In this interview with a local radio station, the Congressman describes some of the stories he’s heard from constituents, as well as his larger questions about the logic of building wind farms in areas like this that have only marginal wind resources (winds are strong enough to produce electricity only 30% of the time).  He also frames the issue as one of small towns being over-powered by the interests of foreign companies.

Two of the more compelling tidbits come in a brief moment of the interview, when Massa speaks of a constituent who “agreed to have a lease on his property and now he is saying – I have to move out of my property. It’s quite amazing. Not to mention the fact that as we talked about, hunters are now coming up and telling me that there’s no wildlife anywhere within distance, and I’m talking three to four miles, of any of these wind turbines because these wind turbines emit low frequency vibrations that drive the deer away.”

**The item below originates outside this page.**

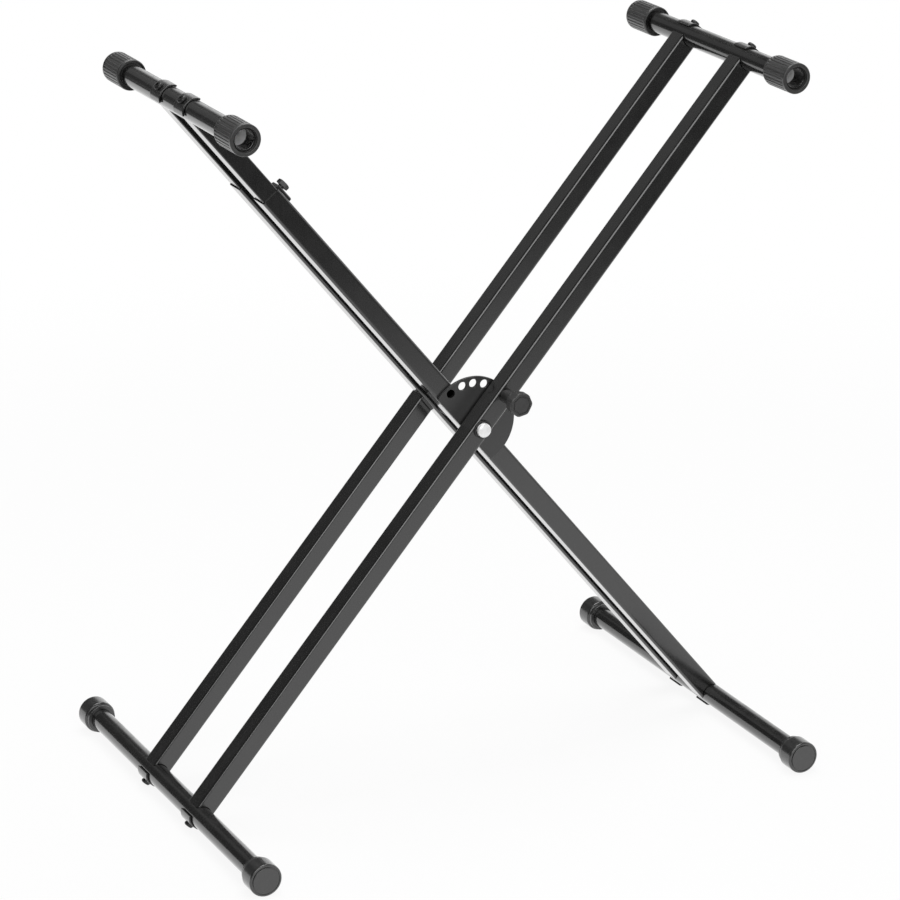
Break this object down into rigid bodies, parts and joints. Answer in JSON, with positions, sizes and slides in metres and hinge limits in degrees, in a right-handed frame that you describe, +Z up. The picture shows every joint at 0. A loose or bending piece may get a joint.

2 Responses to “NY Congressman on wind farm noise in his district”

  1. Michael K Says:

    Great. You eco guys preach about how we have to get off our dependency on fossil fuels and get into ‘alternative energy’ like wind farms, and then when somebody actually tries to build a wind farm you bitch about how ‘Oh, it’s too NOISY!’. Well, what DO you want? It’s obvious your agenda is not ‘alternative energy’ but ‘zero energy’: ultimately we should all live ‘off the grid’ on substinance farms with candles to light our nights and just shut up about it. Well, excuse me: civilization needs energy, not phoney alternatives, and this story about wind farm noise pollution just reveals your true intentions: block any realistic effort to provide energy, in order to force a decline in our ‘excessive’ prosperity and standard of living in the name of ‘saving the planet’. Right. Nice agenda.

  2. aeinews Says:

    Hi Michael,
    Your perspective on this is one that is quite widely shared, but seems to take a fairly tricky situation and paint it very simplistically. My guess is you’ve never spent a few nights within a couple thousand feet of a wind farm. But in any case, no one (well, except a few of the nutcases on the other end of the spectrum from you) is pining for subsistence farming and candles. I think that the Congressman here makes a decent point that in some areas like this one, it may be wind that’s a “phony alternative”–why build wind farms close to homes in anything less than class 4 or 5 winds? the electricity generated will be too marginal to be worth the trade-offs.

    I do want to stress, though, that I’ll be right by your side when rural folks get all up in arms about new transmission lines. We DO need to build wind farms, and solar parks, etc, and they should be mostly in the “wide open spaces” of the west, so we WILL need a lot more transmission capacity. I won’t have much sympathy for people who don’t want to SEE the infrastructure that we will need (including seeing wind turbines–big wind turbines can be look pretty big and imposing from even two or three miles away). But I do understand that these things are noisy (the wind off the blades tops out at around 100dB, about like a chain saw or loud stereo, so you DO need some distance), and appreciate that some people are more sensitive to this than others. We just have to not push them so close to homes, that’s all.